Bruce Horovitz, USA TODAY
Starbucks has big plans for you to enjoy a big spoonful of designer yogurt with its designer coffee drinks.
The coffee kingpin Tuesday will announce plans to strategically align with French yogurt maker Danone and create yogurt products labeled with the Starbucks-owned Evolution Fresh brand.
The yogurt, dubbed "Evolution Fresh, inspired by Dannon," will be sold in Starbucks stores by 2014 and will hit major grocery stores by 2015. The first co-created product will be a ready-to-eat Greek yogurt parfait.
Financial terms were not disclosed.
For Starbucks, the move is a serious and industry-rattling jump into the $6 billion business of yogurt -- the nation's fastest-growing snack food. The Starbucks brand and its brand extensions are increasingly spreading across supermarket shelves.
For Danone, it widens the company's market-leading presence in the U.S. At 27.9% market share, Danone's Dannon is ahead of General Mills' Yoplait at 24.7%, according to IRI data. Danone also owns the Stonyfield brand.
Starbucks' foray into yogurt is part of a strategic plan devised several years ago by Starbucks CEO Howard Schultz to evolve the nation's leading coffee chain into a better-for-you brand. Schultz wants Starbucks products to be as frequently purchased at a grocery store as a Starbucks store.

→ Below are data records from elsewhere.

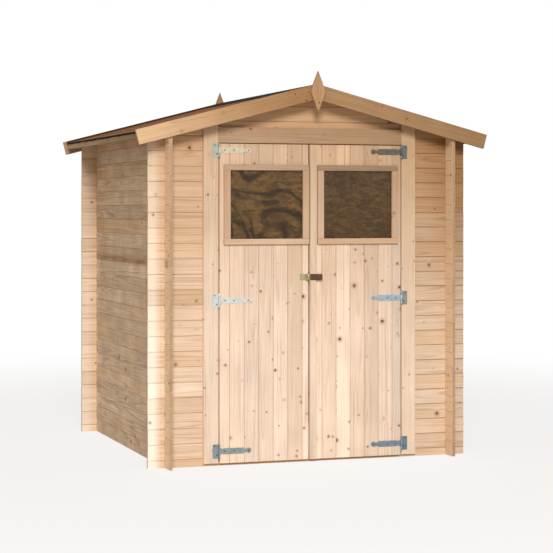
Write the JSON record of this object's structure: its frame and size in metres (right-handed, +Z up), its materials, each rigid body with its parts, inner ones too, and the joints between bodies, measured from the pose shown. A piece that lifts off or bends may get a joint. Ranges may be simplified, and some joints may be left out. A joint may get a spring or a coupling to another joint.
{
  "type": "wooden garden shed",
  "caption": "Small gabled shed of notched wooden logs with an outward-opening glazed double door and a low-pitched felted roof.",
  "frame": {"origin": "centre of the plan on the ground, under the ridge", "axes": "+Z up, +X to the right seen from the doors, +Y to the back; the doors face -Y"},
  "size_m": [2.06, 1.942, 2.1643],
  "materials": {
    "spruce_log": "planed",
    "spruce_trim": "planed",
    "door_board": "planed",
    "roof_board": "planed",
    "bitumen_felt": "matt mineral",
    "glazing": "smooth",
    "galvanised_steel": "zinc plated"
  },
  "bodies": {
    "shed": {"door_head": "spruce_trim", "door_post_left": "spruce_trim", "door_post_right": "spruce_trim", "eave_board_left": "spruce_trim", "eave_board_right": "spruce_trim", "finial_front": "spruce_trim", "finial_rear": "spruce_trim", "front_gable": "spruce_log", "front_verge_left": "spruce_trim", "front_verge_right": "spruce_trim", "front_wall_left": "spruce_log", "front_wall_right": "spruce_log", "head_board": "spruce_trim", "hinge_plates_left": "galvanised_steel", "hinge_plates_right": "galvanised_steel", "jamb_trim_left": "spruce_trim", "jamb_trim_right": "spruce_trim", "left_purlin": "roof_board", "left_wall": "spruce_log", "rear_verge_left": "spruce_trim", "rear_verge_right": "spruce_trim", "rear_wall": "spruce_log", "ridge_felt_cap": "bitumen_felt", "ridge_purlin": "roof_board", "right_purlin": "roof_board", "right_wall": "spruce_log", "roof_deck_left": "roof_board", "roof_deck_right": "roof_board", "roof_felt_left": "bitumen_felt", "roof_felt_right": "bitumen_felt", "threshold": "spruce_trim"},
    "left_door": {"left_door_boards": "door_board", "left_door_hasp_plate": "galvanised_steel", "left_door_hinge_straps": "galvanised_steel", "left_door_ledges": "spruce_trim", "left_door_pane": "glazing", "left_door_window_bead": "spruce_trim", "left_door_window_trim": "spruce_trim"},
    "right_door": {"right_door_boards": "door_board", "right_door_hasp_flap": "galvanised_steel", "right_door_hasp_staple": "galvanised_steel", "right_door_hinge_straps": "galvanised_steel", "right_door_ledges": "spruce_trim", "right_door_meeting_strip": "spruce_trim", "right_door_pane": "glazing", "right_door_window_bead": "spruce_trim", "right_door_window_trim": "spruce_trim"}
  },
  "joints": [
    {"name": "left_door_hinge", "type": "hinge", "parent": "shed", "child": "left_door", "pos_m": [-0.5385, -0.867, 0.9035], "axis": [0, 0, -1], "range_deg": [0, 145]},
    {"name": "right_door_hinge", "type": "hinge", "parent": "shed", "child": "right_door", "pos_m": [0.5385, -0.867, 0.9035], "axis": [0, 0, 1], "range_deg": [0, 145]}
  ]
}
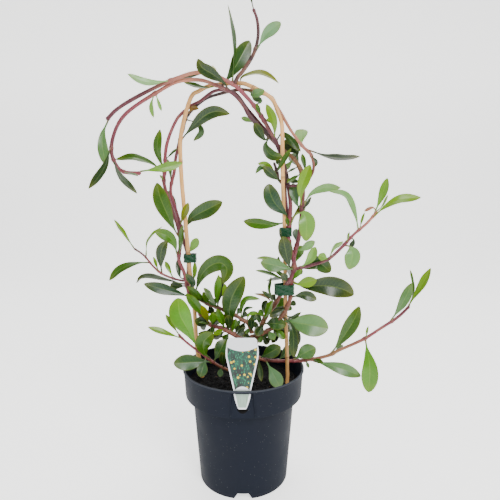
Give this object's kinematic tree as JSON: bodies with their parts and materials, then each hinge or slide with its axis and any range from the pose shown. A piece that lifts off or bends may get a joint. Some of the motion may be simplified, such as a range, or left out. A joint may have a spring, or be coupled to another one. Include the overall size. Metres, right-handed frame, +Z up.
{
  "type": "potted guinea flower vine",
  "caption": "Climbing guinea flower vine in a dark nursery pot, trained over a bamboo hoop, with a blank plant label.",
  "frame": {"origin": "middle of the pot's underside, on the surface that it stands on", "axes": "+Z up along the pot's axis, -Y towards the viewer and the label, +X to the viewer's right"},
  "size_m": [0.5203, 0.2, 0.7814],
  "materials": {
    "pot_plastic": "matte",
    "potting_mix": "matte",
    "label_card": "satin",
    "bamboo": "satin",
    "tie_tape": "satin",
    "stem_skin": "satin",
    "leaf_green": "satin"
  },
  "bodies": {
    "root": {"bamboo_hoop": "bamboo", "crown_stem": "stem_skin", "leaf_left_inner_04": "leaf_green", "leaf_left_inner_07": "leaf_green", "leaf_left_inner_17": "leaf_green", "leaf_left_inner_23": "leaf_green", "leaf_left_outer_05": "leaf_green", "leaf_left_outer_07": "leaf_green", "leaf_left_outer_10": "leaf_green", "leaf_left_outer_11": "leaf_green", "leaf_left_outer_12": "leaf_green", "leaf_right_back_01": "leaf_green", "leaf_right_back_05": "leaf_green", "leaf_right_back_07": "leaf_green", "leaf_right_back_09": "leaf_green", "leaf_right_back_14": "leaf_green", "leaf_right_back_16": "leaf_green", "leaf_right_back_26": "leaf_green", "leaf_right_back_30": "leaf_green", "leaf_right_back_32": "leaf_green", "leaf_right_back_34": "leaf_green", "leaf_right_front_01": "leaf_green", "leaf_right_front_10": "leaf_green", "leaf_right_front_11": "leaf_green", "leaf_right_front_14": "leaf_green", "leaf_right_front_16": "leaf_green", "leaf_right_short_01": "leaf_green", "leaf_right_short_02": "leaf_green", "leaf_runner_left_lower_01": "leaf_green", "leaf_runner_left_lower_04": "leaf_green", "leaf_runner_left_lower_05": "leaf_green", "leaf_runner_left_lower_06": "leaf_green", "leaf_runner_left_upper_01": "leaf_green", "leaf_runner_right_lower_03": "leaf_green", "leaf_runner_right_lower_04": "leaf_green", "leaf_runner_right_lower_07": "leaf_green", "leaf_runner_right_lower_09": "leaf_green", "leaf_runner_right_lower_10": "leaf_green", "leaf_runner_right_lower_13": "leaf_green", "leaf_runner_right_lower_14": "leaf_green", "leaf_runner_right_upper_06": "leaf_green", "leaf_runner_right_upper_08": "leaf_green", "leaf_runner_right_upper_09": "leaf_green", "leaf_top_shoot_01": "leaf_green", "plant_label": "label_card", "pot": "pot_plastic", "potting_mix": "potting_mix", "runner_left_lower": "stem_skin", "runner_left_upper": "stem_skin", "runner_right_lower": "stem_skin", "runner_right_upper": "stem_skin", "stem_left_inner": "stem_skin", "stem_left_outer": "stem_skin", "stem_right_back": "stem_skin", "stem_right_front": "stem_skin", "stem_right_short": "stem_skin", "tie_left": "tie_tape", "tie_right_lower": "tie_tape", "tie_right_upper": "tie_tape", "top_shoot": "stem_skin"}
  },
  "joints": []
}
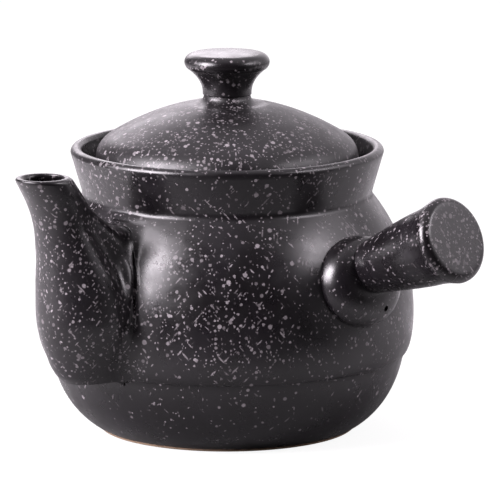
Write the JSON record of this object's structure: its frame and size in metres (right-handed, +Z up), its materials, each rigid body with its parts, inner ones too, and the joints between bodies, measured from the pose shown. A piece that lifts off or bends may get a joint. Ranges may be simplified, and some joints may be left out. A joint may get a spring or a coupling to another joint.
{
  "type": "side-handle teapot",
  "caption": "Round-bellied side-handle pot with a flared collar, a hollow spout at a right angle to the handle and a domed lift-off lid with a knob.",
  "frame": {"origin": "centre of the flat base, on the surface that the pot stands on", "axes": "+Z up along the pot's axis, +X along the handle, -Y towards the spout's mouth"},
  "size_m": [0.2691, 0.2542, 0.2036],
  "materials": {
    "speckled_glaze": "satin charcoal glaze with pale speckles",
    "bare_clay": "unglazed fired clay"
  },
  "bodies": {
    "pot": {"lower_bowl": "speckled_glaze", "belly_shell": "speckled_glaze", "collar": "speckled_glaze", "spout": "speckled_glaze", "spout_strainer": "speckled_glaze", "handle_boss": "speckled_glaze", "handle_grip": "speckled_glaze", "handle_end_cap": "speckled_glaze"},
    "lid": {"lid_dome": "speckled_glaze", "lid_flange": "bare_clay", "lid_knob": "speckled_glaze"}
  },
  "joints": [
    {"name": "lid_lift", "type": "slide", "parent": "pot", "child": "lid", "axis": [0, 0, 1], "range_m": [0, 0.04]}
  ]
}
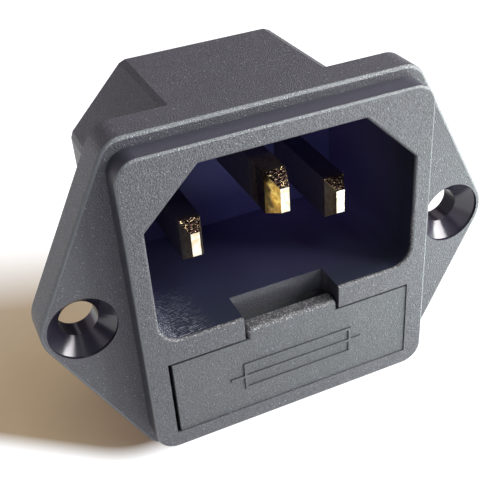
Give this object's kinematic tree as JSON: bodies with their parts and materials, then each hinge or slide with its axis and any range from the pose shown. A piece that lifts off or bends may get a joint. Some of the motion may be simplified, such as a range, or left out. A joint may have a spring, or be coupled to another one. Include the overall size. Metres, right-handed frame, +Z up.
{
  "type": "panel inlet socket",
  "caption": "Flanged three-pin appliance inlet for a panel cut-out, with a pull-out fuse drawer under the socket and solder tabs behind.",
  "frame": {"origin": "middle of the two screw holes, on the flange's rear face, where it meets the panel", "axes": "+X to the right seen from the front, +Z up (socket above, drawer below), the socket's mouth looks along -Y and the body goes behind the panel along +Y"},
  "size_m": [0.043, 0.027, 0.0322],
  "materials": {
    "black_moulding": "fine matt grain from the mould",
    "brass_pin": "bright drawn brass",
    "tinned_tab": "tin-plated strip, dull silver",
    "bronze_strip": "rolled spring bronze",
    "fuse_glass": "clear tube",
    "nickel_cap": "nickel-plated cap",
    "fuse_wire": "thin drawn wire"
  },
  "bodies": {
    "socket": {"housing": "black_moulding", "rear_plate": "black_moulding", "line_pin": "brass_pin", "neutral_pin": "brass_pin", "earth_pin": "brass_pin", "line_tab": "tinned_tab", "neutral_tab": "tinned_tab", "earth_tab": "tinned_tab", "load_rivet": "brass_pin", "supply_clip": "bronze_strip", "load_clip": "bronze_strip"},
    "drawer": {"fuse_drawer": "black_moulding", "fuse_glass": "fuse_glass", "fuse_cap_left": "nickel_cap", "fuse_cap_right": "nickel_cap", "fuse_wire": "fuse_wire", "spare_fuse_glass": "fuse_glass", "spare_fuse_cap_left": "nickel_cap", "spare_fuse_cap_right": "nickel_cap", "spare_fuse_wire": "fuse_wire"}
  },
  "joints": [
    {"name": "drawer_slide", "type": "slide", "parent": "socket", "child": "drawer", "axis": [0, -1, 0], "range_m": [0, 0.0155]}
  ]
}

"Starbucks is committed to evolving and enhancing our customer experience with innovative and wholesome food offerings," Schultz said in a statement.
The plan puts the recently acquired Evolution Fresh brand into the spotlight and moves it firmly and strategically beyond the juice business. Starbucks also has recently expanded into the tea business via its purchase of Teavana and into the fine pastry business with its purchase of La Boulange.
"With the fast-growing but still low-penetration yogurt category, the U.S. remains a key growth opportunity for Danone," said Danone CEO Franck Riboud, in a statement.
One brand expert says Starbucks is poised to chalk up another brand and product win.
"Yogurt is no longer regarded as hippie food, but as a healthy snack," says Robert Passikoff, founder of the product research firm Brand Keys. At the same time, he says, Starbucks has created "an emotional level of believability" that their coffee stores are now a place you can go to get a healthy snack or meal.